== EXERCISE DIRECTIONS ==
Copy exactly the lines from the one containing "cad_parts[node].hide_render = cad_parts[node].hide_viewport" through the one containing "# Drawing by", both included, and nothing else.

== SOURCE EXCERPT ==
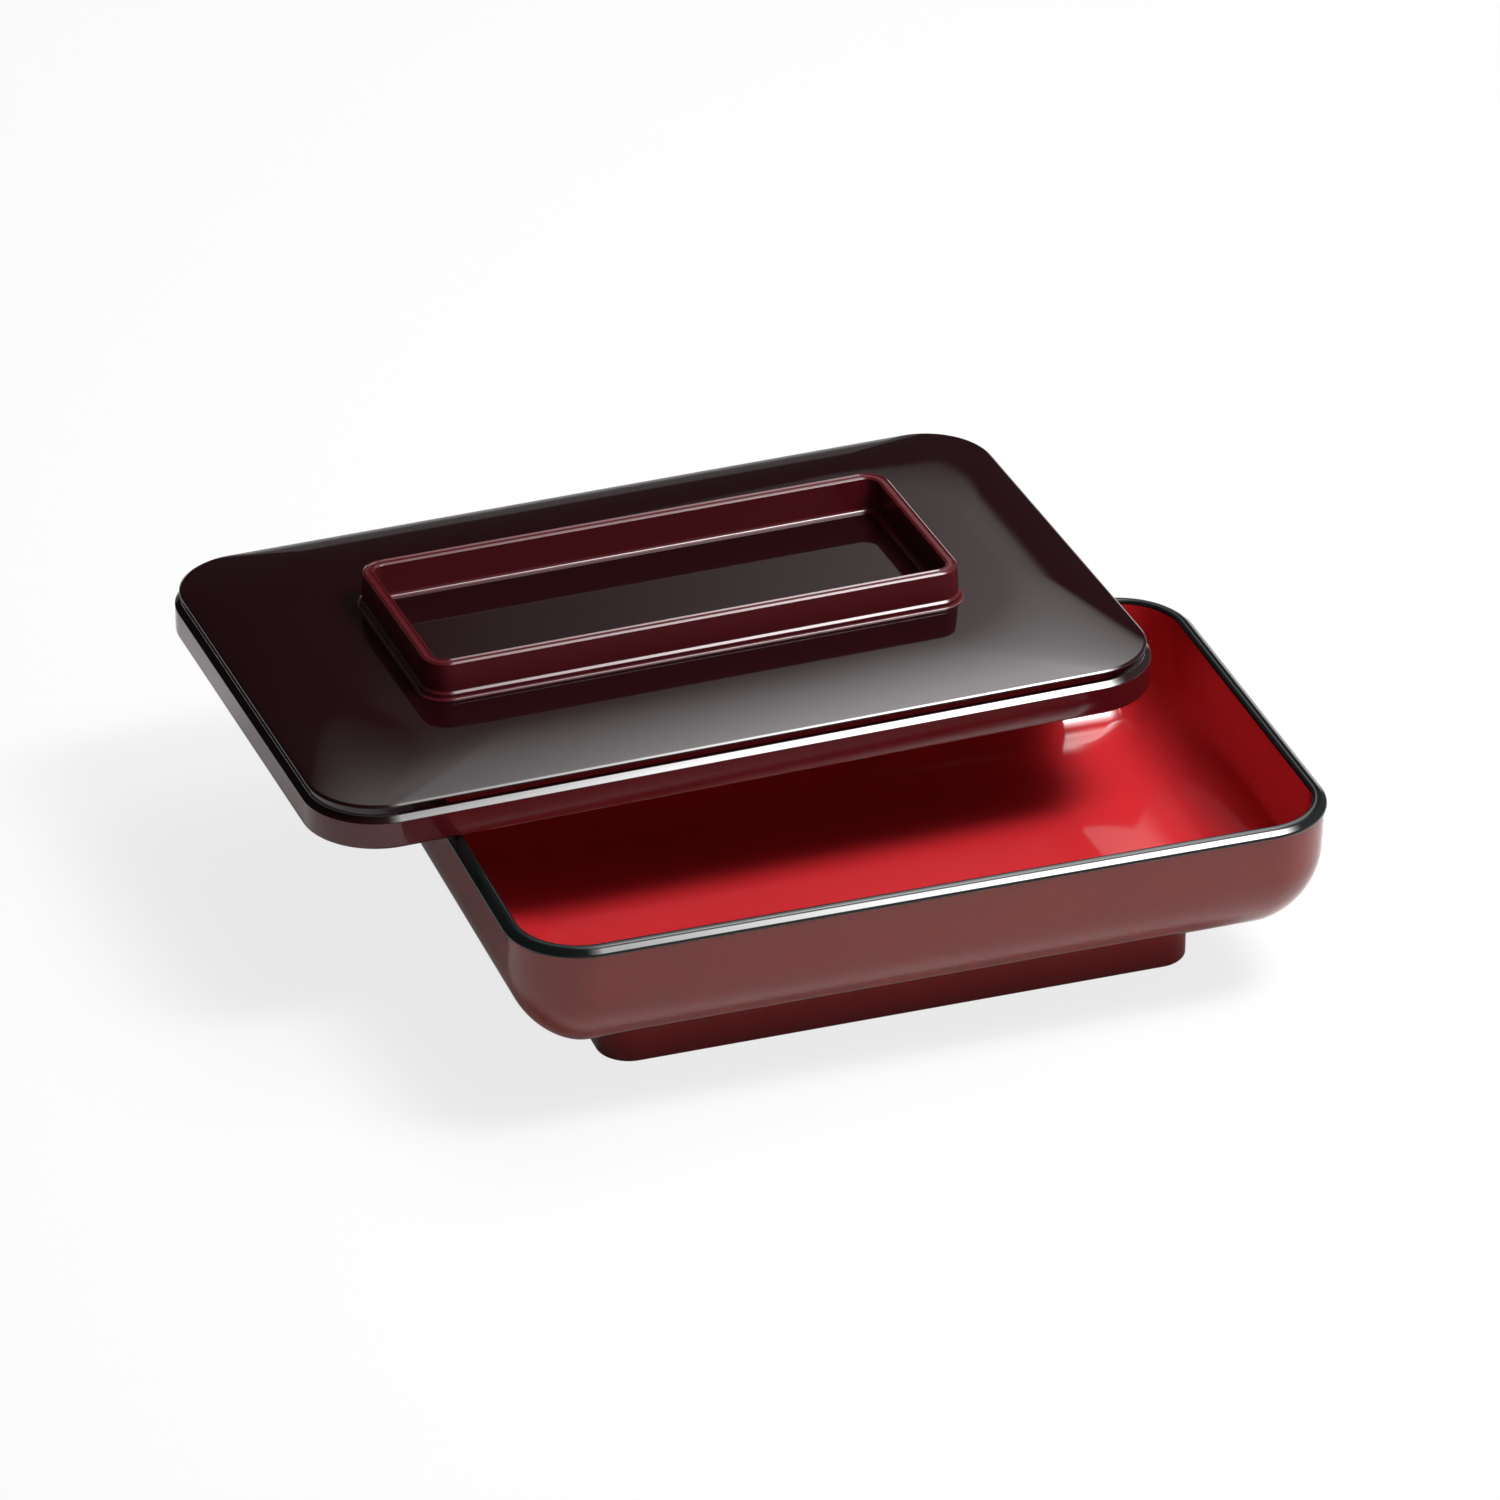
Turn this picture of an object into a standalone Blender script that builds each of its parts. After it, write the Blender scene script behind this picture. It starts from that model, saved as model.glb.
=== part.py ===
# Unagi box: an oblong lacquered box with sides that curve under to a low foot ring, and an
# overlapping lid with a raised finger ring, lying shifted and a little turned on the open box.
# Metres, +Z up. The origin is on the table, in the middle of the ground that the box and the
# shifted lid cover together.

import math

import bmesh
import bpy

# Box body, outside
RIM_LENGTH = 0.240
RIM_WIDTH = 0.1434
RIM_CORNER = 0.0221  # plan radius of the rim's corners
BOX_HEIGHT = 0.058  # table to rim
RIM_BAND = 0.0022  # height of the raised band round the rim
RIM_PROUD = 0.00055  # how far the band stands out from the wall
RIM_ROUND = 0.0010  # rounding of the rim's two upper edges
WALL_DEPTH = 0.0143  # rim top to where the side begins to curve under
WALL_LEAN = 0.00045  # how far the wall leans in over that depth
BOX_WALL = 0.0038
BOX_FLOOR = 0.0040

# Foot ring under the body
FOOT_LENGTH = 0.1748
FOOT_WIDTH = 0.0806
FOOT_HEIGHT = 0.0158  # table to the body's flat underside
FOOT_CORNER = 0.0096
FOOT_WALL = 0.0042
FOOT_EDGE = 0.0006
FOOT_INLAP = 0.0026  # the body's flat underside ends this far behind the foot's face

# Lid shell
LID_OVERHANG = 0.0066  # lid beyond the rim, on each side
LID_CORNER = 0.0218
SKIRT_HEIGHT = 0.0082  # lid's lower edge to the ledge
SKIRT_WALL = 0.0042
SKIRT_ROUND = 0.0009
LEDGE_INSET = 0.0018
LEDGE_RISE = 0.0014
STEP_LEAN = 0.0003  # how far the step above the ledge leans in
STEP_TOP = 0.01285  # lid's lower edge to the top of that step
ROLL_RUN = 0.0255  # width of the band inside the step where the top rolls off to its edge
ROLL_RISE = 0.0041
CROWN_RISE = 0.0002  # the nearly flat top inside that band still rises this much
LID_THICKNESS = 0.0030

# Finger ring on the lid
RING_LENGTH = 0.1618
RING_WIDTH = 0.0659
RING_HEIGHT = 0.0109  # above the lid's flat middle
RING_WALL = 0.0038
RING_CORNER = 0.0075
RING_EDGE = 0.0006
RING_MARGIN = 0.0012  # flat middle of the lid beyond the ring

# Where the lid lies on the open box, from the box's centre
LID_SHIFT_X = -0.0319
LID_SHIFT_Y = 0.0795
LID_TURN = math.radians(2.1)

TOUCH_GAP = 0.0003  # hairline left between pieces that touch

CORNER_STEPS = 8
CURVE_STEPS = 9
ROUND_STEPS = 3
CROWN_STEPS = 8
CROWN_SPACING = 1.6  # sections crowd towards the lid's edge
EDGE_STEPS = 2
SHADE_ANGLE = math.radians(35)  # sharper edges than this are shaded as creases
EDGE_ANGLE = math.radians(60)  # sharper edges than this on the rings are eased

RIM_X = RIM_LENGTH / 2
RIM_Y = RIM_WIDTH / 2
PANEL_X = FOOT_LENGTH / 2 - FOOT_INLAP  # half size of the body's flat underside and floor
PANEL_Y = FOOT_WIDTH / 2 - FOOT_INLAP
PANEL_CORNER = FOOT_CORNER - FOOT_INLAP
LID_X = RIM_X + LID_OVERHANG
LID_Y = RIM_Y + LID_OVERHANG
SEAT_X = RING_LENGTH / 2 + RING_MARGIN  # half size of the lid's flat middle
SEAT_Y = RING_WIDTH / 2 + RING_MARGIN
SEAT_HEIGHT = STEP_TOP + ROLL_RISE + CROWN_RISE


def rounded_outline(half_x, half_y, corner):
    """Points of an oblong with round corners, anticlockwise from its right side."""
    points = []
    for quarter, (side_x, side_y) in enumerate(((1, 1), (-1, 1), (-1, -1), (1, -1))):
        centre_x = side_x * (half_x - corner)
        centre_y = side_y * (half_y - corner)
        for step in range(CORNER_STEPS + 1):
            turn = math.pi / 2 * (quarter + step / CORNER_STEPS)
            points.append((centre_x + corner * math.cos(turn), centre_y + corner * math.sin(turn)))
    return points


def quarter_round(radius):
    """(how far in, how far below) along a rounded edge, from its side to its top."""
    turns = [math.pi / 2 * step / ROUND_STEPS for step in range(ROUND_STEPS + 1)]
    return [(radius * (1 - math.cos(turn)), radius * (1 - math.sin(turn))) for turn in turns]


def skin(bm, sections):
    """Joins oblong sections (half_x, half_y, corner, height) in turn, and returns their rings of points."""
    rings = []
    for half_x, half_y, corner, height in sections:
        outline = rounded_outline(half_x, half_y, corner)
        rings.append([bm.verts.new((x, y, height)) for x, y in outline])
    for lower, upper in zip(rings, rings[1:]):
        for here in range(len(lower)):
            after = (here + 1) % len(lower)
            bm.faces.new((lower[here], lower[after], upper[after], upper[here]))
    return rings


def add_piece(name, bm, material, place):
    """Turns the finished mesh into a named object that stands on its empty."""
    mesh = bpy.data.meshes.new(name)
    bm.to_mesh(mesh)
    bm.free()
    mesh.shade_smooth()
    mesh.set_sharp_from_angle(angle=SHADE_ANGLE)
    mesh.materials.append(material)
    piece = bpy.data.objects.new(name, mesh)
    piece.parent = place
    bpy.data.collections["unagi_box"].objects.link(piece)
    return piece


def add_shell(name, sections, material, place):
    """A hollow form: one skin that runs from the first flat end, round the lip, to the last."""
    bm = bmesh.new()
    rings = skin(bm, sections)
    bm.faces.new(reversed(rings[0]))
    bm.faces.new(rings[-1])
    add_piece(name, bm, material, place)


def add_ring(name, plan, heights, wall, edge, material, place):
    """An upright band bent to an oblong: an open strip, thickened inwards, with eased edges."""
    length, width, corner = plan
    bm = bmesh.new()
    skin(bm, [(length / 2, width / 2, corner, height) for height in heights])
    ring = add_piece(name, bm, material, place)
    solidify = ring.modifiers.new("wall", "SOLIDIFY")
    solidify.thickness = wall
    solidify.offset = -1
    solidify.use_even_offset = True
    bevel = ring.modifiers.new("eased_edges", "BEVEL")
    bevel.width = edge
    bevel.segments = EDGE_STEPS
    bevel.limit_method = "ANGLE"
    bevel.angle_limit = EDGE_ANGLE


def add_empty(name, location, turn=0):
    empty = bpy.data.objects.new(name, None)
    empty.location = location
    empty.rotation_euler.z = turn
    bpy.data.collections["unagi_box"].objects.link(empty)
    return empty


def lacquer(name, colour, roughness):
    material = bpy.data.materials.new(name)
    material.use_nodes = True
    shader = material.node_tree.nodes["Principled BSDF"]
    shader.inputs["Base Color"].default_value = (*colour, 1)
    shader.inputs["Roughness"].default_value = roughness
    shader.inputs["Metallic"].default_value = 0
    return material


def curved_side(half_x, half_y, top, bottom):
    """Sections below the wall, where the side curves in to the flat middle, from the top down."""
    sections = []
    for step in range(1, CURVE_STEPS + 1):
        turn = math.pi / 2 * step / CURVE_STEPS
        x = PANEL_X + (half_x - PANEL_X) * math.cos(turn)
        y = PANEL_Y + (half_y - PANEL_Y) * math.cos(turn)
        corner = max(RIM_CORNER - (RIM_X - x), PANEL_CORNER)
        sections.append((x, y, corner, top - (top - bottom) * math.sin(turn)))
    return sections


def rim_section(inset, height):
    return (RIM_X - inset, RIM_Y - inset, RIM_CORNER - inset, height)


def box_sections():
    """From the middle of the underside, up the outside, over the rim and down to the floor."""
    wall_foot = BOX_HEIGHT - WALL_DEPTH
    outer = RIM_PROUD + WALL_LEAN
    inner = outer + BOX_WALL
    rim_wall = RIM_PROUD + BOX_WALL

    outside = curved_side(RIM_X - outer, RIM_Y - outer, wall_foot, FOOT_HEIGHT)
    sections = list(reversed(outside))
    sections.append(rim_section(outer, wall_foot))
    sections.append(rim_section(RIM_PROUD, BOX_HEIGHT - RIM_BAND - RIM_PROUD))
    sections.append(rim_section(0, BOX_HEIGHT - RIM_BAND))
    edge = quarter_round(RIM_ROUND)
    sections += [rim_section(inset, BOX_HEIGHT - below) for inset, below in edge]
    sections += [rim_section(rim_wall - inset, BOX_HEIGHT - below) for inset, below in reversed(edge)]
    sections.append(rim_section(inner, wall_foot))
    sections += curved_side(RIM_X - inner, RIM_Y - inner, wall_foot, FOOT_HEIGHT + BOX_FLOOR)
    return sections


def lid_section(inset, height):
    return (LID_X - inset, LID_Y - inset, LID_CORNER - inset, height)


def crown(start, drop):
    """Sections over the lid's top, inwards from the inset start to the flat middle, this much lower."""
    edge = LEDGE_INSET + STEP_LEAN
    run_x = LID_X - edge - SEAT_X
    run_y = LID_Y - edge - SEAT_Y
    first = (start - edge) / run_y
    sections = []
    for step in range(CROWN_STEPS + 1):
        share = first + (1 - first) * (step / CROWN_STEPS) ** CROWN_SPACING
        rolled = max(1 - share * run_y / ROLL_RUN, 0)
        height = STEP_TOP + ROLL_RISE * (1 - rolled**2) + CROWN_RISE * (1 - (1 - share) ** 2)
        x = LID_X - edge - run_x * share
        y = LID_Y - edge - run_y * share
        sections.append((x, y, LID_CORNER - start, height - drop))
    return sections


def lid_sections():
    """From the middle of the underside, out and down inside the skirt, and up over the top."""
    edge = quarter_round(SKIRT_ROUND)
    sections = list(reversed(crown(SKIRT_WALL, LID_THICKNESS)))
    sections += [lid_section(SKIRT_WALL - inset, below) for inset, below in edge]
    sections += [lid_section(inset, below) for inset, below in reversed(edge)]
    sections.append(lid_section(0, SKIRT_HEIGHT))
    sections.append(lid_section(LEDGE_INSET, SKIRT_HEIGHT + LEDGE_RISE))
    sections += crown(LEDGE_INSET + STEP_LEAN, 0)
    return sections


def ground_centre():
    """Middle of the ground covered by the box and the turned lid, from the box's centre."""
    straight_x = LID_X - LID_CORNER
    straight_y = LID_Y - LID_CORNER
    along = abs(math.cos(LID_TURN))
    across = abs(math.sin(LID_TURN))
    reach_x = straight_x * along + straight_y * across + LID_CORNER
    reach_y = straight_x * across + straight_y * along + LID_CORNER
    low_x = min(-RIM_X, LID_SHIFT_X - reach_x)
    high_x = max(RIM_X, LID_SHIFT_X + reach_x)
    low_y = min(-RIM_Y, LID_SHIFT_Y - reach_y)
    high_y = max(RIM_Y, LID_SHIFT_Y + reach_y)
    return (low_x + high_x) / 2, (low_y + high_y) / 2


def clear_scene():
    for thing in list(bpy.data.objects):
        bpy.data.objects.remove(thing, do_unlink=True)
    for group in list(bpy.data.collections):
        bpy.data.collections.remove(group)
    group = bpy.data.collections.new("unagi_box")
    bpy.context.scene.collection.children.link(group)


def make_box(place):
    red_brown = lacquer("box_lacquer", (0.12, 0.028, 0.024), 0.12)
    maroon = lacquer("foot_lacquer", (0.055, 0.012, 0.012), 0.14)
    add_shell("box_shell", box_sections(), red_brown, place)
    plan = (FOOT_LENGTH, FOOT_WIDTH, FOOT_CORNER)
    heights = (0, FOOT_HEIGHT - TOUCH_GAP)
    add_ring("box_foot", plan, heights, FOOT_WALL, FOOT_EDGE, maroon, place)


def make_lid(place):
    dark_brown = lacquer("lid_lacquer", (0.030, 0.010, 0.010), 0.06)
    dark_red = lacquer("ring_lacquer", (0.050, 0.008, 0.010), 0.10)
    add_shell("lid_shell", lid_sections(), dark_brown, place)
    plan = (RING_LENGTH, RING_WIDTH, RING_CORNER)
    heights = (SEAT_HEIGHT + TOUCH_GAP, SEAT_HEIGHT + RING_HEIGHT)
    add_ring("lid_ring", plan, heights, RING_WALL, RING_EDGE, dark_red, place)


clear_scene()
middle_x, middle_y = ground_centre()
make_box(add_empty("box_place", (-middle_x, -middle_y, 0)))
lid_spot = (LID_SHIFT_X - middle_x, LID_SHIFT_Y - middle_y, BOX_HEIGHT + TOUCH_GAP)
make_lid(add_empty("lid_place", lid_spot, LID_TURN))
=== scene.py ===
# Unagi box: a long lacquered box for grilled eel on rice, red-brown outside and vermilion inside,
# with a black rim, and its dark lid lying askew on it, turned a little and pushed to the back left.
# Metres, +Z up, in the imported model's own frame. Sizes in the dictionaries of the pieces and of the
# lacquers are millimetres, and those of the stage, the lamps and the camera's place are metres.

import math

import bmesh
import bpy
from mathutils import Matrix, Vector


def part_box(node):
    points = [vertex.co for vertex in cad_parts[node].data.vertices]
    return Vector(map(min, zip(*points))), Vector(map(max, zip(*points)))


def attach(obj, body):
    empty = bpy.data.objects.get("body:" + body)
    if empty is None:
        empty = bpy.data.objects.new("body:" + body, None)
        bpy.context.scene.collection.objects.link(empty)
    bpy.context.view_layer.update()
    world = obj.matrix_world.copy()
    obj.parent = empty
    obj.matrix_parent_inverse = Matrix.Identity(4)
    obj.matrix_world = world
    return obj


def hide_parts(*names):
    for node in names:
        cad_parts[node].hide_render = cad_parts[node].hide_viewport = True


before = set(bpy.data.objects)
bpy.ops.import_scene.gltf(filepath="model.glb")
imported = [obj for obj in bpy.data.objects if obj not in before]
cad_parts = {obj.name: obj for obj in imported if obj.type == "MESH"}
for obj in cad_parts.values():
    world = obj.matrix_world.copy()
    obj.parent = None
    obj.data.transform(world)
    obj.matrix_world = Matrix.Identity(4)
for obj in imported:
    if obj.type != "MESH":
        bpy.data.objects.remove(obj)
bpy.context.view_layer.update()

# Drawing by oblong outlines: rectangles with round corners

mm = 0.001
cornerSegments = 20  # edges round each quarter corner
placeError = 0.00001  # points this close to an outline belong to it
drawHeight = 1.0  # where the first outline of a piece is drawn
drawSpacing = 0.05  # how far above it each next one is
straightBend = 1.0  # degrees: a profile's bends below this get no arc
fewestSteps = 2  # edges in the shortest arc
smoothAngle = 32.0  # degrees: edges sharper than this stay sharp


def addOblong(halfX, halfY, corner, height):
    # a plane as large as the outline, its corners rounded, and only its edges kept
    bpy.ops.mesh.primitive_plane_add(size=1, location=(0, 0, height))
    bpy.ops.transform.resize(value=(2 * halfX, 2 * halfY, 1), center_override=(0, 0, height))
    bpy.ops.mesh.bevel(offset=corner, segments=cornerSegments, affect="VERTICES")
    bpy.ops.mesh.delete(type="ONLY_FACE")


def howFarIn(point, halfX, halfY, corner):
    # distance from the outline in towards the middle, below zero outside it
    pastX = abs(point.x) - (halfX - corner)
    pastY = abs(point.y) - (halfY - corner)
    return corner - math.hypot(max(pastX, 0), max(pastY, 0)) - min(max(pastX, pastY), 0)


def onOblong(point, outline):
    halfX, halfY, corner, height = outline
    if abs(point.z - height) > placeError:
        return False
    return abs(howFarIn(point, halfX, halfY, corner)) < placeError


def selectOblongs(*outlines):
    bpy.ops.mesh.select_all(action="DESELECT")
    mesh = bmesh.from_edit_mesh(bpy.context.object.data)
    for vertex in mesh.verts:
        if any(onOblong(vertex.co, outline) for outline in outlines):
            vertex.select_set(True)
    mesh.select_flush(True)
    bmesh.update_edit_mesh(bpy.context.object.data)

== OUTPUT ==
        cad_parts[node].hide_render = cad_parts[node].hide_viewport = True


before = set(bpy.data.objects)
bpy.ops.import_scene.gltf(filepath="model.glb")
imported = [obj for obj in bpy.data.objects if obj not in before]
cad_parts = {obj.name: obj for obj in imported if obj.type == "MESH"}
for obj in cad_parts.values():
    world = obj.matrix_world.copy()
    obj.parent = None
    obj.data.transform(world)
    obj.matrix_world = Matrix.Identity(4)
for obj in imported:
    if obj.type != "MESH":
        bpy.data.objects.remove(obj)
bpy.context.view_layer.update()

# Drawing by oblong outlines: rectangles with round corners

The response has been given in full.